Sabemos tan poco, la vida es tan corta, sufrimos y nos frustramos tanto, da pánico pensar en estos términos pero una vez que somos conscientes de nuestra existencia, que nos identificamos como seres únicos con capacidad volitiva, y hemos decidido vivir de manera consciente, entonces aparecen los horizontes creativos que nos pueden conducir a la autorrealización y a una auténtica revolución interior, siempre dentro de nuestra esfera de posibilidades, analizada ésta desde una perspectiva empírica.
Todavía hoy no estamos programados, necesariamente no tenemos que cumplir lo predispuesto por la sociedad, podemos rebelarnos, individual y colectivamente, y perseguir nuestros sueños, pasando por encima de donde tengamos que pasar; cueste lo que cueste. No hay que tener miedo al error sino a no intentar conseguir nuestros objetivos. Si tropezamos seguiremos adelante, si nos caemos nos levantaremos, y seguiremos adelante. Ese es el camino. No hay dioses, ni mesías, ni líderes, ni partidos, ni amos, ni autoridades infalibles que nos guíen. Todos ellos solo buscan nuestra obediencia, y precisamente será la desobediencia nuestra mejor consejera. Si conseguimos ser conscientes de lo que no queremos, ya hemos avanzado mucho, si además sabemos lo que queremos, seremos libres, al menos de pensamiento, y nos regocijaremos en la lucha diaria por perseguir nuestra visión particular y colectiva.

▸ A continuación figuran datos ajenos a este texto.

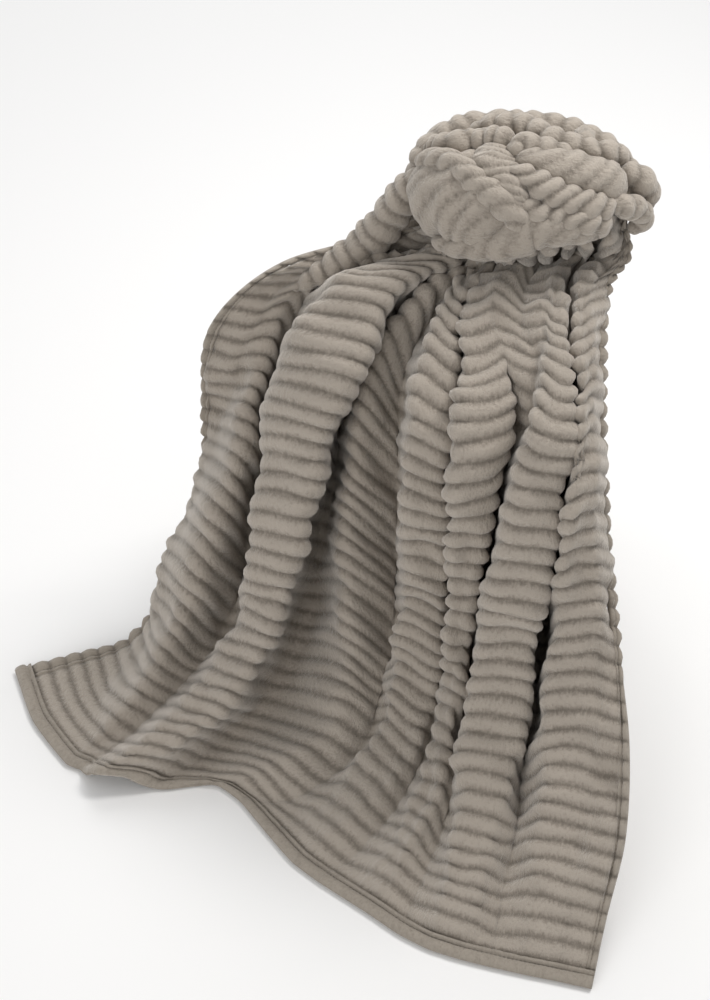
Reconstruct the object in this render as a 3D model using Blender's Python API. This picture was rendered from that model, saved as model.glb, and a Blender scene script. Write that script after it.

La vida en sí misma está plagada de misterios que tal vez nunca logremos explicar, no importa, en nuestras manos reside la posibilidad de transformar la realidad. Somos vulnerables y falibles, pero el compromiso con nuestros sueños, la voluntad y la buena compañía nos ayudarán en el proceso. Nos dará miedo la responsabilidad pero como contrapartida podemos forjarnos un destino que no esté escrito.
Cuando después de muchos años la fuerzas se nos agoten y haya llegado el momento de partir, quizá tengamos tiempo de transmitir a las generaciones más jóvenes lo que hemos aprendido durante nuestro viaje; no será una verdad universal, solo nuestra verdad; quizá ellas la puedan asimilar y utilizar como método para realizar su propio viaje.